Intermediate Accounting: P22-3 Penn Company is in the process of adjusting

Intermediate Accounting 
Week 8 
P22-3 Error Corrections and Accounting Changes 
Penn Company is in the process of adjusting and correcting its books at the end of 2010. In reviewing its records, the following information is compiled. 
1. Penn has failed to accrue sales commission’s payable at the end of each of the last 2 years, as follows. 
31-Dec-09 $3,500 
31-Dec-10 $2,500 
2. In reviewing the December 31, 2010, inventory, Penn discovered errors in its inventory-taking procedures that have caused inventories for the last 3 years to be incorrect, as follows: 
31-Dec-08 Understated $16,000 
31-Dec-09 Understated $19,000 
31-Dec-10 Overstated $6,700 
Penn has already made an entry that established December 31, 2010, inventory amount. 
3. At December 31, 2010, Penn decided to change the depreciation method on its office equipment from double-declining balance to straight-line .using the double –declining balance method. The equipment had an original cost of $100,000 when purchased on January 1, 2008. It has a 10-year useful life and no salvage value.
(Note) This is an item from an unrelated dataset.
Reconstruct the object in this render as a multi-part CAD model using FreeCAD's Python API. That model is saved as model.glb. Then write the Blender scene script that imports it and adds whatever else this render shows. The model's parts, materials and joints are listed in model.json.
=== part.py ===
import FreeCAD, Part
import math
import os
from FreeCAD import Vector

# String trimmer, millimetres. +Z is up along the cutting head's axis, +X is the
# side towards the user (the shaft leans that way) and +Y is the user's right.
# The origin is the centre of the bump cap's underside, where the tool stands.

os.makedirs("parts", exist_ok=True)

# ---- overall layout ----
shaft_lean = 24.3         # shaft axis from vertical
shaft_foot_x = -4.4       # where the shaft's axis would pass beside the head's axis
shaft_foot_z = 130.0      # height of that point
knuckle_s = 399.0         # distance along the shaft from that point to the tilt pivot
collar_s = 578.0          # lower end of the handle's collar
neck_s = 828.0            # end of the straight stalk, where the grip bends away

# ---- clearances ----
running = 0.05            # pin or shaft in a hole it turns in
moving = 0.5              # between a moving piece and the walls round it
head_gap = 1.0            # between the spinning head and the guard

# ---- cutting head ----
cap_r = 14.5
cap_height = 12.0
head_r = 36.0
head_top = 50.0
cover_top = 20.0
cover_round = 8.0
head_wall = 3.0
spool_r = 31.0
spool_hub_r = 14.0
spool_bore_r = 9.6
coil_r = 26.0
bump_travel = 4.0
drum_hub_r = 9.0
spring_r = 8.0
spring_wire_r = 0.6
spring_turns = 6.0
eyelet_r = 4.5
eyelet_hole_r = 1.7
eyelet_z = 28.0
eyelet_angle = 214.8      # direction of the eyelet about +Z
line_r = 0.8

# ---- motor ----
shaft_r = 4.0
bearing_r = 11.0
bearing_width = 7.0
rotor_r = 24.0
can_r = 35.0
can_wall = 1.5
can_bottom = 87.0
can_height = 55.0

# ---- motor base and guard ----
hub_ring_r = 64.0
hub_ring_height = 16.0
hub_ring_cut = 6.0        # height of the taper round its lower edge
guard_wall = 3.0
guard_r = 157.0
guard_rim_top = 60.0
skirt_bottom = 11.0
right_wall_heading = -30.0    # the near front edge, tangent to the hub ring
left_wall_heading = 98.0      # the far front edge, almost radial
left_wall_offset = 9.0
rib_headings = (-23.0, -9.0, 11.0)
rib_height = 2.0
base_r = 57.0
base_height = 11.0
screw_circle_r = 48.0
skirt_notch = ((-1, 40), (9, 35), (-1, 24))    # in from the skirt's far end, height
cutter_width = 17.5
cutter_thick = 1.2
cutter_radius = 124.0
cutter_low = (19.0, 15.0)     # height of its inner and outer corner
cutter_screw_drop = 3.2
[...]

Depreciation expense recorded prior to 2010 under the double-declining balance method was $36,000. Penn has already recorded 2010 depreciation expense of $12,800. 
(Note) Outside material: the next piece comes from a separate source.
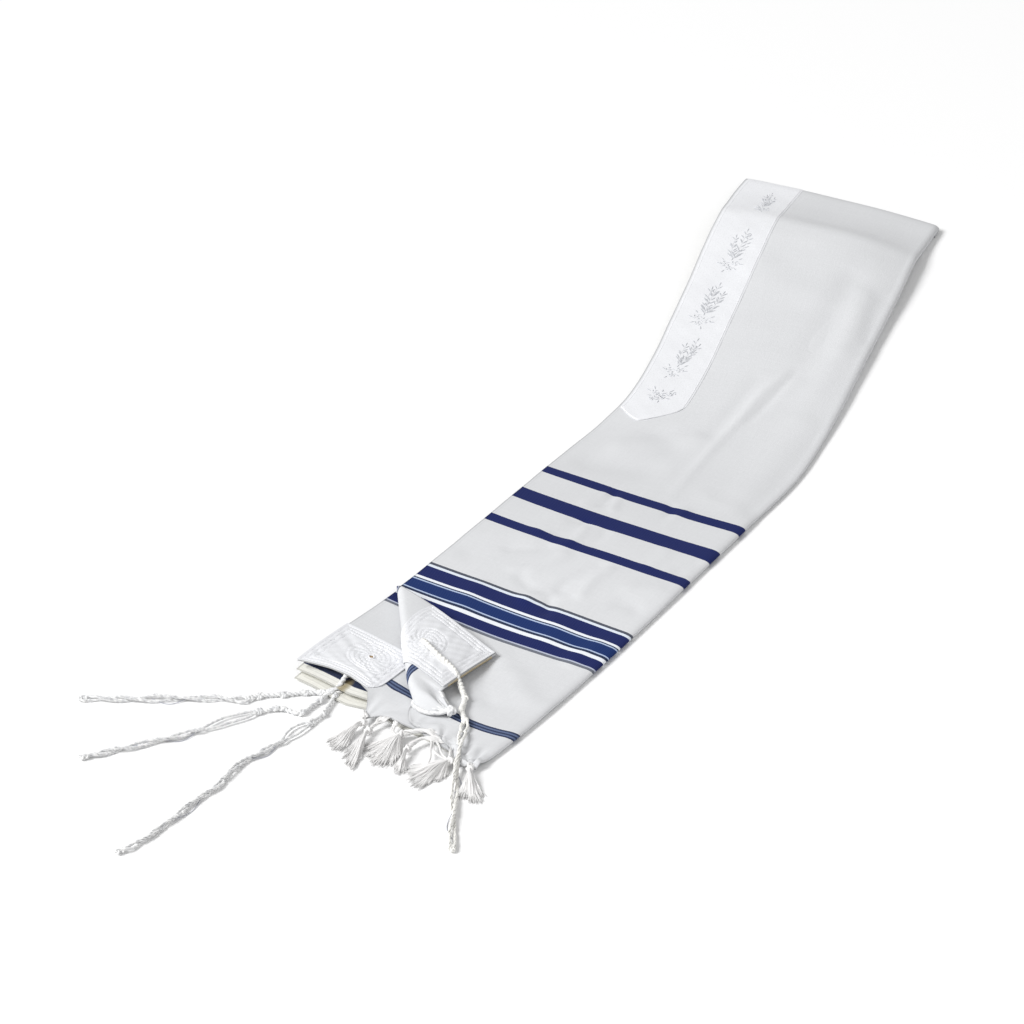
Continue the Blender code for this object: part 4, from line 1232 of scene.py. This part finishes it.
def sprig(work, a, b, angle, size, seed):
    """Blossoms at (a, b) with a plume of three leafy stems going off along angle."""
    r = rng(seed)
    ca, sa = math.cos(angle), math.sin(angle)

    def at(side, long):
        return a + (side * ca + long * sa) * size, b + (long * ca - side * sa) * size

    hand = 1.0 if seed % 2 else -1.0
    for lean, far, count, bow in ((0.02, 70.0, 9, 1.8), (-0.10, 55.0, 7, -1.6), (0.11, 60.0, 7, 1.4)):
        share = np.linspace(0.0, 1.0, 18)
        start = 13.0 + 4.0 * abs(lean) * 10.0
        reach = start + (far - start) * share
        out = hand * (lean * reach + bow * np.sin(share * 2.7))
        stem = [at(o, q) for o, q in zip(out, reach)]
        work.line(stem, 0.26 * size, 0.22, 4)
        for k in range(count):
            t = (k + 0.55) / (count + 0.3)
            pa, pb = stem[int(t * 17)]
            long = (9.0 - 2.8 * t + r.uniform(-1.5, 1.5)) * size
            for sign in (-1.0, 1.0):
                if abs(lean) > 0.1 and sign * lean * hand < 0 and k % 2:
                    continue
                if r.uniform() < 0.10:
                    continue
                turn = angle + hand * lean + sign * (0.50 + r.uniform(-0.12, 0.14))
                slip = r.uniform(-1.8, 1.8) * size
                work.leaf(pa + sign * 0.5, pb + slip, turn, long, (1.55 + r.uniform(-0.3, 0.4)) * size,
                          0.6, 0.05 * sign)
        tip = stem[-1]
        work.leaf(tip[0], tip[1], angle + hand * lean, 7.5 * size, 1.4 * size)
    for side, long, reach in ((-4.8, 3.0, 3.9), (5.4, 6.5, 3.5), (1.2, -4.6, 2.9)):
        pa, pb = at(side * hand, long)
        blossom(work, pa, pb, reach * size, r.uniform(0.0, 1.2))
    for side, long, lean in ((-11.0, 1.0, -1.2), (-9.0, 9.0, -0.7), (11.4, 4.0, 1.15),
                             (8.6, 13.6, 0.7), (-3.4, -9.0, 3.5), (6.4, -2.4, 2.3), (0.2, 11.0, 0.1)):
        pa, pb = at(side * 0.82 * hand, long)
        work.leaf(pa, pb, angle + lean * hand, 6.0 * size, 1.5 * size)


def rose_spray(work, a, b, turn, size):
    ca, sa = math.cos(turn), math.sin(turn)

    def at(side, long):
        return a + (side * ca + long * sa) * size, b + (long * ca - side * sa) * size

    pa, pb = at(2.0, 0.0)
    blossom(work, pa, pb, 5.6 * size, 0.3, 6)
    blossom(work, pa, pb, 3.1 * size, 0.9, 4)
    for side, long, reach in ((-7.6, 3.0, 3.2), (10.6, 5.4, 3.0), (-2.6, -9.0, 2.5)):
        pa, pb = at(side, long)
        blossom(work, pa, pb, reach * size, side)
    for side, long, lean, reach in ((-2.0, 8.0, -0.5, 6.0), (5.0, 8.6, 0.3, 6.5), (-12.2, 0.0, -1.8, 6.5),
                                    (-11.0, 6.6, -0.9, 6.0), (9.6, -3.0, 1.9, 6.5),
                                    (5.6, -7.4, 2.7, 6.0), (-6.4, -4.6, -2.5, 6.0)):
        pa, pb = at(side, long)
        work.leaf(pa, pb, turn + lean, reach * size, 1.5 * size)


def band_place(a, b, above):
    return band_at(np.asarray(a) / BAND, np.asarray(b), above)


flowers = Stitches(band_place)
rose_spray(flowers, 29.0, 612.0, 0.35, 1.0)
sprig(flowers, 28.0, 660.0, 0.10, 0.98, 3)
sprig(flowers, 31.0, 768.0, 0.06, 1.08, 4)
sprig(flowers, 34.0, 886.0, 0.02, 1.02, 5)
sprig(flowers, 38.0, 1016.0, 0.0, 0.66, 6)
flowers = finish_piece(flowers.build("neckband_embroidery", 40.0), SILVER)

# hem cord along the neckband, and a faint running vine beside it
trim = Stitches(band_place)
run_line = np.linspace(560.0, 1084.0, 220)
for k, radius in ((0.965, 0.40), (0.04, 0.34)):
    trim.line(np.stack([np.full_like(run_line, k * BAND), run_line], 1), radius, 0.32, 5)
k_line = np.linspace(0.012, 0.985, 60)
trim.line(np.stack([k_line * BAND, np.full_like(k_line, 557.6)], 1), 0.4, 0.32, 5)
vine = np.linspace(590.0, 1080.0, 420)
trim.line(np.stack([52.0 + 2.2 * np.sin(vine / 4.4), vine], 1), 0.2, 0.12, 4)
for k, at in enumerate(np.arange(594.0, 1076.0, 13.8)):
    side = 1.0 if k % 2 else -1.0
    trim.leaf(52.0 - 1.4 * side, at, side * 0.9, 3.4, 1.1, 0.12)
    trim.leaf(52.0 + 1.0 * side, at + 6.0, -side * 0.7, 3.0, 1.0, 0.12)
trim = finish_piece(trim.build("neckband_edging", 40.0), SEWING)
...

4. Before 2010, Penn accounted for its income from long-term construction contracts on the completed-contract basis. Early in 2010, Penn changed to the percentage-of-completion basis for accounting purposes. It continues to use the completed-contract method for tax purposes. Income for 2010 has been recorded using the percentage-of-completion method. The following information is available: 
Pretax Income 
% of Completion Completed Contract
Prior to 2010 150,000 105,000 
2010 60,000 20,000 

Prepare the journal entries necessary at December 31, 2010, to record the above corrections and changes. The books are still open for 2010. The income tax rate is 40%. Penn has not yet recorded its 2010 income tax expense and payable amounts co current-year effects may be ignored/ Prior-year tax effects must be considered in line 4.